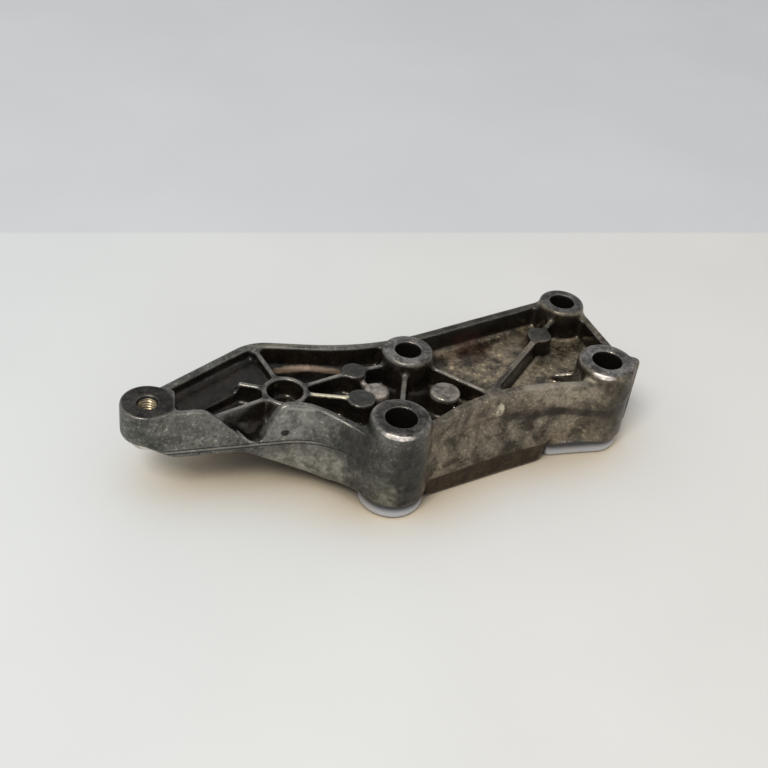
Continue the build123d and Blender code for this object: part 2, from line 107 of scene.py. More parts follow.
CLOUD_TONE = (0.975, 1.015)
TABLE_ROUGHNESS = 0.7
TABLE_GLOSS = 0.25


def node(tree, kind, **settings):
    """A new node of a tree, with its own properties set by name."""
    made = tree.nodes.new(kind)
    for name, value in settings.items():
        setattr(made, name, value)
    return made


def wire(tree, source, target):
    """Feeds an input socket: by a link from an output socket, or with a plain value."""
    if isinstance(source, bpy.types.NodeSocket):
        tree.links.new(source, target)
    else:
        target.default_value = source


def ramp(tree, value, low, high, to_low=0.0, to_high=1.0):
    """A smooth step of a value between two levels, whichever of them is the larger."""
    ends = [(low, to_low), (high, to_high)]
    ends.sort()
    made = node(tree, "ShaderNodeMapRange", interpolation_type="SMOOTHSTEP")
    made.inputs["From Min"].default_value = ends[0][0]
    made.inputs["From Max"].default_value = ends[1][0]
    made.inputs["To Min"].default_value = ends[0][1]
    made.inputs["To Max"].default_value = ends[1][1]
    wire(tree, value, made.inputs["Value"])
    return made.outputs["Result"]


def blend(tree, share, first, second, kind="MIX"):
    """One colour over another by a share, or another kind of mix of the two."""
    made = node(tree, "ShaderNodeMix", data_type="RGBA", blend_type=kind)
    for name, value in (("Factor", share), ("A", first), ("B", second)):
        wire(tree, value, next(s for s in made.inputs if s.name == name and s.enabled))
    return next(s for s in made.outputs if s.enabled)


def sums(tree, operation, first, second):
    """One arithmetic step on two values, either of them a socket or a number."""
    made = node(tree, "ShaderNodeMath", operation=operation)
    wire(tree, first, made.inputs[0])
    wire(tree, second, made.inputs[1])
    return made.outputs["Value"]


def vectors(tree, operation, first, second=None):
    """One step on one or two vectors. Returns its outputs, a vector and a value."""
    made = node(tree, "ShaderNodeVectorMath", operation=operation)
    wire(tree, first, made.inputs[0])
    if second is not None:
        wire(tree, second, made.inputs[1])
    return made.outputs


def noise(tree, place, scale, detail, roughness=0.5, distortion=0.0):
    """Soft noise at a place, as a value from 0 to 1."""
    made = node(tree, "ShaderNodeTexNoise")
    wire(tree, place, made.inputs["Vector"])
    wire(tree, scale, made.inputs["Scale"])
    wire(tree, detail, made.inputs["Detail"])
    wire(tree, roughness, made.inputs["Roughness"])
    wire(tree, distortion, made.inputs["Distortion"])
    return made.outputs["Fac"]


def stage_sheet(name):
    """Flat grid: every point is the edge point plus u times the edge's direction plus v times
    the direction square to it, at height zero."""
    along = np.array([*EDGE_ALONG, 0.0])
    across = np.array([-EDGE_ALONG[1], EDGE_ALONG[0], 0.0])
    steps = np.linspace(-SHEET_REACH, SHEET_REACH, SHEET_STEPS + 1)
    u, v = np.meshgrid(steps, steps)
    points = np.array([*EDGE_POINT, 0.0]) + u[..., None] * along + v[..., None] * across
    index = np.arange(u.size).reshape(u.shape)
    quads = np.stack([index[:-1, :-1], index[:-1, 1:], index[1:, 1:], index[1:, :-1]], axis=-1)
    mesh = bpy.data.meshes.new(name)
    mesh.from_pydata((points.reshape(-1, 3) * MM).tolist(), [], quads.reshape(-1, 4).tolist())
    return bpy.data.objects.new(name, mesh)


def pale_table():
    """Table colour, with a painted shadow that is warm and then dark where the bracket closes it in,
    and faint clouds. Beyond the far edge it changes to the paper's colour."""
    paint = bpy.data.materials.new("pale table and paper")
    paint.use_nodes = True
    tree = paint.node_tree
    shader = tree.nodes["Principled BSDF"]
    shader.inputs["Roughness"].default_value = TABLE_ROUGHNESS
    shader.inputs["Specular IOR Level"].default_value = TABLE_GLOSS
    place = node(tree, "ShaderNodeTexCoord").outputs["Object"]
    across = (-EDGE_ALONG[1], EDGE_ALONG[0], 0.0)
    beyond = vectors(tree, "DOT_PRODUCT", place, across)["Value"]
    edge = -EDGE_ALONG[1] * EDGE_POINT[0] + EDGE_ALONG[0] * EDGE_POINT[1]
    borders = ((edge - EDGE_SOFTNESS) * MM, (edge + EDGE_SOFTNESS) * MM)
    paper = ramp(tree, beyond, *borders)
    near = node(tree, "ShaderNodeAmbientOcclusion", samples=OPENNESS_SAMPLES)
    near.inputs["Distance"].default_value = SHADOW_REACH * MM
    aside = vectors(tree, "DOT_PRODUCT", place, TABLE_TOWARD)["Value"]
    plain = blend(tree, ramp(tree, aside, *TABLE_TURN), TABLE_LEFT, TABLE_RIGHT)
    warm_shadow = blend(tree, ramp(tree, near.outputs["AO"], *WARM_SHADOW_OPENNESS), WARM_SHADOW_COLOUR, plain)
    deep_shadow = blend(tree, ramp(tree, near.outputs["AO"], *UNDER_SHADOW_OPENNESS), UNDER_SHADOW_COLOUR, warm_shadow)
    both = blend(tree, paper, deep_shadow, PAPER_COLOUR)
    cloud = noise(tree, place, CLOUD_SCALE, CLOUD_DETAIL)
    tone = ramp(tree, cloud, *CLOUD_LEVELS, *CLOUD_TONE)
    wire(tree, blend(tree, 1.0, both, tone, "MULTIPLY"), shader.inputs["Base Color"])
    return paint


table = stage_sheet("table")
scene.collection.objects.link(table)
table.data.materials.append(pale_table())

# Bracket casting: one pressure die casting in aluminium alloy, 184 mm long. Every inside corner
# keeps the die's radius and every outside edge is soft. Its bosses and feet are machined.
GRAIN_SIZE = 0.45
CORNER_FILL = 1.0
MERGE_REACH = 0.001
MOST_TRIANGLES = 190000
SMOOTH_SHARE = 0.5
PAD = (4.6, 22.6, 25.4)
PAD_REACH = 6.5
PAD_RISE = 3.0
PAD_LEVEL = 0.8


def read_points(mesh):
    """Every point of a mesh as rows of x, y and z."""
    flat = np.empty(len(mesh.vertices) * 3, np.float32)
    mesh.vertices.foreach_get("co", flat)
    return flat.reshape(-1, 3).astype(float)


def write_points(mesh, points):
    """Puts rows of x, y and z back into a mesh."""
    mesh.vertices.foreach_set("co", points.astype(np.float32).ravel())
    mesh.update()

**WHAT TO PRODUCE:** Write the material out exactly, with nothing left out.

**RESULT BELOW:**
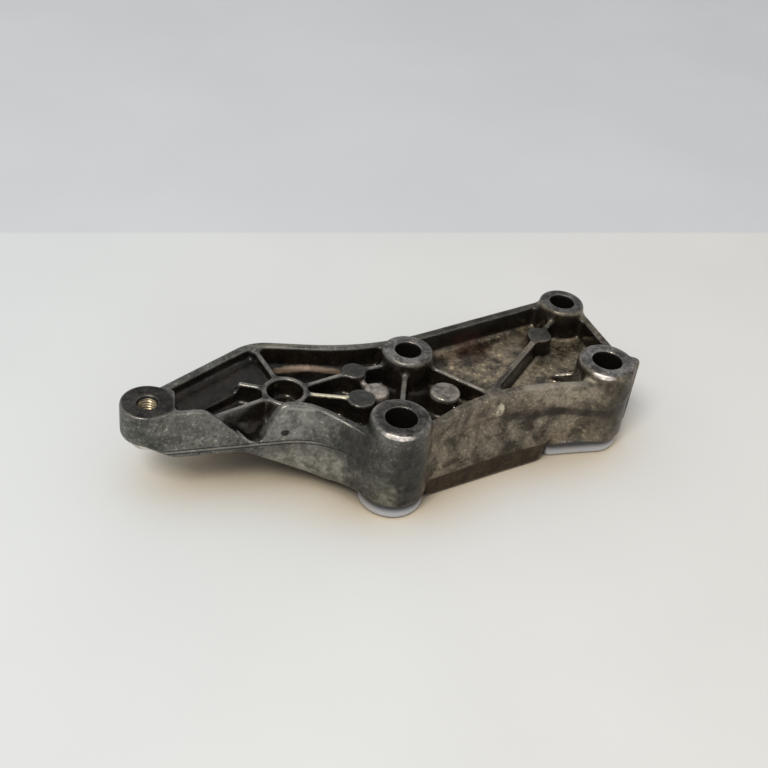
Continue the build123d and Blender code for this object: part 2, from line 107 of scene.py. More parts follow.
CLOUD_TONE = (0.975, 1.015)
TABLE_ROUGHNESS = 0.7
TABLE_GLOSS = 0.25


def node(tree, kind, **settings):
    """A new node of a tree, with its own properties set by name."""
    made = tree.nodes.new(kind)
    for name, value in settings.items():
        setattr(made, name, value)
    return made


def wire(tree, source, target):
    """Feeds an input socket: by a link from an output socket, or with a plain value."""
    if isinstance(source, bpy.types.NodeSocket):
        tree.links.new(source, target)
    else:
        target.default_value = source


def ramp(tree, value, low, high, to_low=0.0, to_high=1.0):
    """A smooth step of a value between two levels, whichever of them is the larger."""
    ends = [(low, to_low), (high, to_high)]
    ends.sort()
    made = node(tree, "ShaderNodeMapRange", interpolation_type="SMOOTHSTEP")
    made.inputs["From Min"].default_value = ends[0][0]
    made.inputs["From Max"].default_value = ends[1][0]
    made.inputs["To Min"].default_value = ends[0][1]
    made.inputs["To Max"].default_value = ends[1][1]
    wire(tree, value, made.inputs["Value"])
    return made.outputs["Result"]


def blend(tree, share, first, second, kind="MIX"):
    """One colour over another by a share, or another kind of mix of the two."""
    made = node(tree, "ShaderNodeMix", data_type="RGBA", blend_type=kind)
    for name, value in (("Factor", share), ("A", first), ("B", second)):
        wire(tree, value, next(s for s in made.inputs if s.name == name and s.enabled))
    return next(s for s in made.outputs if s.enabled)


def sums(tree, operation, first, second):
    """One arithmetic step on two values, either of them a socket or a number."""
    made = node(tree, "ShaderNodeMath", operation=operation)
    wire(tree, first, made.inputs[0])
    wire(tree, second, made.inputs[1])
    return made.outputs["Value"]


def vectors(tree, operation, first, second=None):
    """One step on one or two vectors. Returns its outputs, a vector and a value."""
    made = node(tree, "ShaderNodeVectorMath", operation=operation)
    wire(tree, first, made.inputs[0])
    if second is not None:
        wire(tree, second, made.inputs[1])
    return made.outputs


def noise(tree, place, scale, detail, roughness=0.5, distortion=0.0):
    """Soft noise at a place, as a value from 0 to 1."""
    made = node(tree, "ShaderNodeTexNoise")
    wire(tree, place, made.inputs["Vector"])
    wire(tree, scale, made.inputs["Scale"])
    wire(tree, detail, made.inputs["Detail"])
    wire(tree, roughness, made.inputs["Roughness"])
    wire(tree, distortion, made.inputs["Distortion"])
    return made.outputs["Fac"]


def stage_sheet(name):
    """Flat grid: every point is the edge point plus u times the edge's direction plus v times
    the direction square to it, at height zero."""
    along = np.array([*EDGE_ALONG, 0.0])
    across = np.array([-EDGE_ALONG[1], EDGE_ALONG[0], 0.0])
    steps = np.linspace(-SHEET_REACH, SHEET_REACH, SHEET_STEPS + 1)
    u, v = np.meshgrid(steps, steps)
    points = np.array([*EDGE_POINT, 0.0]) + u[..., None] * along + v[..., None] * across
    index = np.arange(u.size).reshape(u.shape)
    quads = np.stack([index[:-1, :-1], index[:-1, 1:], index[1:, 1:], index[1:, :-1]], axis=-1)
    mesh = bpy.data.meshes.new(name)
    mesh.from_pydata((points.reshape(-1, 3) * MM).tolist(), [], quads.reshape(-1, 4).tolist())
    return bpy.data.objects.new(name, mesh)


def pale_table():
    """Table colour, with a painted shadow that is warm and then dark where the bracket closes it in,
    and faint clouds. Beyond the far edge it changes to the paper's colour."""
    paint = bpy.data.materials.new("pale table and paper")
    paint.use_nodes = True
    tree = paint.node_tree
    shader = tree.nodes["Principled BSDF"]
    shader.inputs["Roughness"].default_value = TABLE_ROUGHNESS
    shader.inputs["Specular IOR Level"].default_value = TABLE_GLOSS
    place = node(tree, "ShaderNodeTexCoord").outputs["Object"]
    across = (-EDGE_ALONG[1], EDGE_ALONG[0], 0.0)
    beyond = vectors(tree, "DOT_PRODUCT", place, across)["Value"]
    edge = -EDGE_ALONG[1] * EDGE_POINT[0] + EDGE_ALONG[0] * EDGE_POINT[1]
    borders = ((edge - EDGE_SOFTNESS) * MM, (edge + EDGE_SOFTNESS) * MM)
    paper = ramp(tree, beyond, *borders)
    near = node(tree, "ShaderNodeAmbientOcclusion", samples=OPENNESS_SAMPLES)
    near.inputs["Distance"].default_value = SHADOW_REACH * MM
    aside = vectors(tree, "DOT_PRODUCT", place, TABLE_TOWARD)["Value"]
    plain = blend(tree, ramp(tree, aside, *TABLE_TURN), TABLE_LEFT, TABLE_RIGHT)
    warm_shadow = blend(tree, ramp(tree, near.outputs["AO"], *WARM_SHADOW_OPENNESS), WARM_SHADOW_COLOUR, plain)
    deep_shadow = blend(tree, ramp(tree, near.outputs["AO"], *UNDER_SHADOW_OPENNESS), UNDER_SHADOW_COLOUR, warm_shadow)
    both = blend(tree, paper, deep_shadow, PAPER_COLOUR)
    cloud = noise(tree, place, CLOUD_SCALE, CLOUD_DETAIL)
    tone = ramp(tree, cloud, *CLOUD_LEVELS, *CLOUD_TONE)
    wire(tree, blend(tree, 1.0, both, tone, "MULTIPLY"), shader.inputs["Base Color"])
    return paint


table = stage_sheet("table")
scene.collection.objects.link(table)
table.data.materials.append(pale_table())

# Bracket casting: one pressure die casting in aluminium alloy, 184 mm long. Every inside corner
# keeps the die's radius and every outside edge is soft. Its bosses and feet are machined.
GRAIN_SIZE = 0.45
CORNER_FILL = 1.0
MERGE_REACH = 0.001
MOST_TRIANGLES = 190000
SMOOTH_SHARE = 0.5
PAD = (4.6, 22.6, 25.4)
PAD_REACH = 6.5
PAD_RISE = 3.0
PAD_LEVEL = 0.8


def read_points(mesh):
    """Every point of a mesh as rows of x, y and z."""
    flat = np.empty(len(mesh.vertices) * 3, np.float32)
    mesh.vertices.foreach_get("co", flat)
    return flat.reshape(-1, 3).astype(float)


def write_points(mesh, points):
    """Puts rows of x, y and z back into a mesh."""
    mesh.vertices.foreach_set("co", points.astype(np.float32).ravel())
    mesh.update()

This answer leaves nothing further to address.